Exercise directions - Find the line containing "Reconstruct the object" and copy it exactly, along with every line after it up to and including the line containing "LEAN = 48.5". Copy nothing else.

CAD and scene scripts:
------------------------------------------------

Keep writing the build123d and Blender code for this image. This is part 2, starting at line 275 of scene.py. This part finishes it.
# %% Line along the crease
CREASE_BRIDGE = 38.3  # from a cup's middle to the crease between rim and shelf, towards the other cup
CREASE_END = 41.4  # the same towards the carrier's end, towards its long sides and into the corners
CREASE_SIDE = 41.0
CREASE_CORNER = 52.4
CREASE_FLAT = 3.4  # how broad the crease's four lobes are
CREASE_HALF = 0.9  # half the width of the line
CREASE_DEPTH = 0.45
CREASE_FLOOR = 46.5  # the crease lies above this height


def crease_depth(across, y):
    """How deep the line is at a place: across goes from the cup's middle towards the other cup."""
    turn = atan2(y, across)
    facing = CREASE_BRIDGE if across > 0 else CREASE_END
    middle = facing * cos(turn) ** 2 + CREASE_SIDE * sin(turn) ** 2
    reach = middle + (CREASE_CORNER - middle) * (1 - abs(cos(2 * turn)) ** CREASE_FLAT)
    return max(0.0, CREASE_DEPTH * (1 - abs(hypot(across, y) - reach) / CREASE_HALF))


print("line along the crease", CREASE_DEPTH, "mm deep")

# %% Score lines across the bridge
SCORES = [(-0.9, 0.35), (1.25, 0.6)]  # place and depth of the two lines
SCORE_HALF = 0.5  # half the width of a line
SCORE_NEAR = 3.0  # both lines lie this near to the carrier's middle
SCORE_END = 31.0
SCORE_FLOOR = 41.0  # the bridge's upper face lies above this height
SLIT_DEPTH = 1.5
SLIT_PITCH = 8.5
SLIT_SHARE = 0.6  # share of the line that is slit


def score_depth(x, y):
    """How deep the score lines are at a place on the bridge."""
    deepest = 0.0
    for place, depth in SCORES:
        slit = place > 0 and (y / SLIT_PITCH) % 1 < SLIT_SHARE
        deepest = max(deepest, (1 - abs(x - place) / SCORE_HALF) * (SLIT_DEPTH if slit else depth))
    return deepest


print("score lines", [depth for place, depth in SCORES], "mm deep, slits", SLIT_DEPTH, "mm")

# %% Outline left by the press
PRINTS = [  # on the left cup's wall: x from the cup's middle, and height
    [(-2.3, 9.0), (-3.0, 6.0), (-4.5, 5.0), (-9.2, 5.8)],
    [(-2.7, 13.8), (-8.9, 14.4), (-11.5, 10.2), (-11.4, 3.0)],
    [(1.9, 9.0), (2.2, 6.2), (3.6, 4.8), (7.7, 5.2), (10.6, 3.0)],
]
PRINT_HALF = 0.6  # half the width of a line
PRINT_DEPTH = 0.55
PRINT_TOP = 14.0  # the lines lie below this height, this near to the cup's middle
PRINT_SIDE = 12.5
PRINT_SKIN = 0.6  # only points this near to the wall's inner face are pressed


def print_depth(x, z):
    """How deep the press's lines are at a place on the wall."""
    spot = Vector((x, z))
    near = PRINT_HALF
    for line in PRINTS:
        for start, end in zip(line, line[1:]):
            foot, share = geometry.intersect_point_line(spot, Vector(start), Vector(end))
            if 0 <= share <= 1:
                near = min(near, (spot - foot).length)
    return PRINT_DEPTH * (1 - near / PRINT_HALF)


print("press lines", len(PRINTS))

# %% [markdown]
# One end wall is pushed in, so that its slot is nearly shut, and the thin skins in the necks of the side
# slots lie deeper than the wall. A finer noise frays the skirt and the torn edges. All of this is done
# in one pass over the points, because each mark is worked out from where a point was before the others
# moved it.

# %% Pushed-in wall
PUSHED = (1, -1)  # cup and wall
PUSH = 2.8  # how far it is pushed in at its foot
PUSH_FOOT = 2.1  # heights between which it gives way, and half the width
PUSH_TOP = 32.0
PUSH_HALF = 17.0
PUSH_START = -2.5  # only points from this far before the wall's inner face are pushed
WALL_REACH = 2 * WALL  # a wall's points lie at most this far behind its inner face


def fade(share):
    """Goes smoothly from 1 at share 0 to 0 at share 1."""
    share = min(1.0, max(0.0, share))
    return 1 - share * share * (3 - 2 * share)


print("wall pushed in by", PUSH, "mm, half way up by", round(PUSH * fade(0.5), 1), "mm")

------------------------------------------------

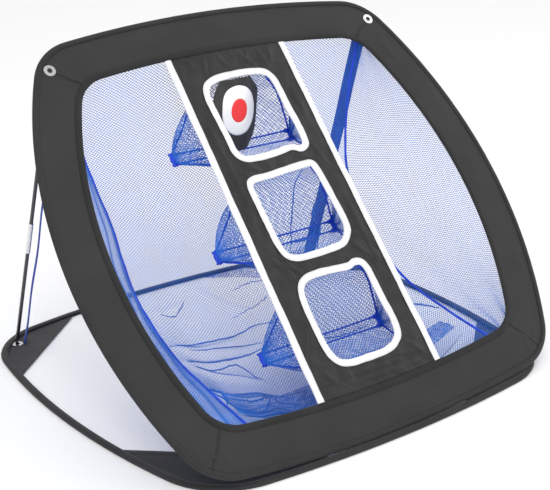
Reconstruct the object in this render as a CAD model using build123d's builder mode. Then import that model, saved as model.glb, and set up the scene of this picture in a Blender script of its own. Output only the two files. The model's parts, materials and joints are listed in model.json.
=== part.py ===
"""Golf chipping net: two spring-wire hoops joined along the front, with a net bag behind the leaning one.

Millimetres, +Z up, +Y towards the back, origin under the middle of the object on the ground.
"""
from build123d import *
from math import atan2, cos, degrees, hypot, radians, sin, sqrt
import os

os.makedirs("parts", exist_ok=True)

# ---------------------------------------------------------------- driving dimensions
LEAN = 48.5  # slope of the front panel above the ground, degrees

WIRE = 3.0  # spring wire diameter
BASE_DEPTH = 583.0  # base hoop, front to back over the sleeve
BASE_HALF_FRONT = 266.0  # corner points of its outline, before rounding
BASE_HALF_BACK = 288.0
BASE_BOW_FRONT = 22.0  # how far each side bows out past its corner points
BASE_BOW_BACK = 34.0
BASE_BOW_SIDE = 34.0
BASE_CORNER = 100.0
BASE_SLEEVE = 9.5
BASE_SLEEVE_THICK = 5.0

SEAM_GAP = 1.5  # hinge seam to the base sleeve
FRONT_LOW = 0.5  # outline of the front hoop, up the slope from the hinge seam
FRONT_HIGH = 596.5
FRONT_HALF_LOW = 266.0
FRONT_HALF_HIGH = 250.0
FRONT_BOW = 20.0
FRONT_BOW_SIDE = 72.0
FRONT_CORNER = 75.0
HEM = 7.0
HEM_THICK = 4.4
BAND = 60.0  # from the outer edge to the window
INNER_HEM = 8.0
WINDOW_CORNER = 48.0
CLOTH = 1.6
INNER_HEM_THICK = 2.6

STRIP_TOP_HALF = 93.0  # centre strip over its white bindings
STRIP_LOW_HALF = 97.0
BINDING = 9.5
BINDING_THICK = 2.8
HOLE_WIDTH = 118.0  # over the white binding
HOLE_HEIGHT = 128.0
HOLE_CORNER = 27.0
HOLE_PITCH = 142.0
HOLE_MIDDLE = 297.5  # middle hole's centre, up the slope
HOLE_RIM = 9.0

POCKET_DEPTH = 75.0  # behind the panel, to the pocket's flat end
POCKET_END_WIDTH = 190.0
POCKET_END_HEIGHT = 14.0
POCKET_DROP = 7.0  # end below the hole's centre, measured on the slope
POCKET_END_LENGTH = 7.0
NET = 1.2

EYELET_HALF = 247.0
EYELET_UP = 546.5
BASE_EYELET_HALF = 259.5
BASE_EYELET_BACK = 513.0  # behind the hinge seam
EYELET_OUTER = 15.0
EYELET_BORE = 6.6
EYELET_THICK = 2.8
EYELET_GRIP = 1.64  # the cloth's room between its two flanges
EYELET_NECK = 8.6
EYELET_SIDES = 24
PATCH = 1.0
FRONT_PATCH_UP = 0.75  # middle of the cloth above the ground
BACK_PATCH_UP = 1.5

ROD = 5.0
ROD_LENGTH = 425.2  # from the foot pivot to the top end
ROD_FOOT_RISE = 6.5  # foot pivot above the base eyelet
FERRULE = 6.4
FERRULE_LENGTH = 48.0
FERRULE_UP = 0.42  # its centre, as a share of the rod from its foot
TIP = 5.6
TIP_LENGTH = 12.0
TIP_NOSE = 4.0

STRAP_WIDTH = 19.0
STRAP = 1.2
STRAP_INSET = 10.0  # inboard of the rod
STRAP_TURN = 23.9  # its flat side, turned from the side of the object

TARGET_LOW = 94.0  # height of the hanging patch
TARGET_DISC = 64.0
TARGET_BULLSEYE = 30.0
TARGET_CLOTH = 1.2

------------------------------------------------

Result for this exercise -
Reconstruct the object in this render as a CAD model using build123d's builder mode. Then import that model, saved as model.glb, and set up the scene of this picture in a Blender script of its own. Output only the two files. The model's parts, materials and joints are listed in model.json.
=== part.py ===
"""Golf chipping net: two spring-wire hoops joined along the front, with a net bag behind the leaning one.

Millimetres, +Z up, +Y towards the back, origin under the middle of the object on the ground.
"""
from build123d import *
from math import atan2, cos, degrees, hypot, radians, sin, sqrt
import os

os.makedirs("parts", exist_ok=True)

# ---------------------------------------------------------------- driving dimensions
LEAN = 48.5  # slope of the front panel above the ground, degrees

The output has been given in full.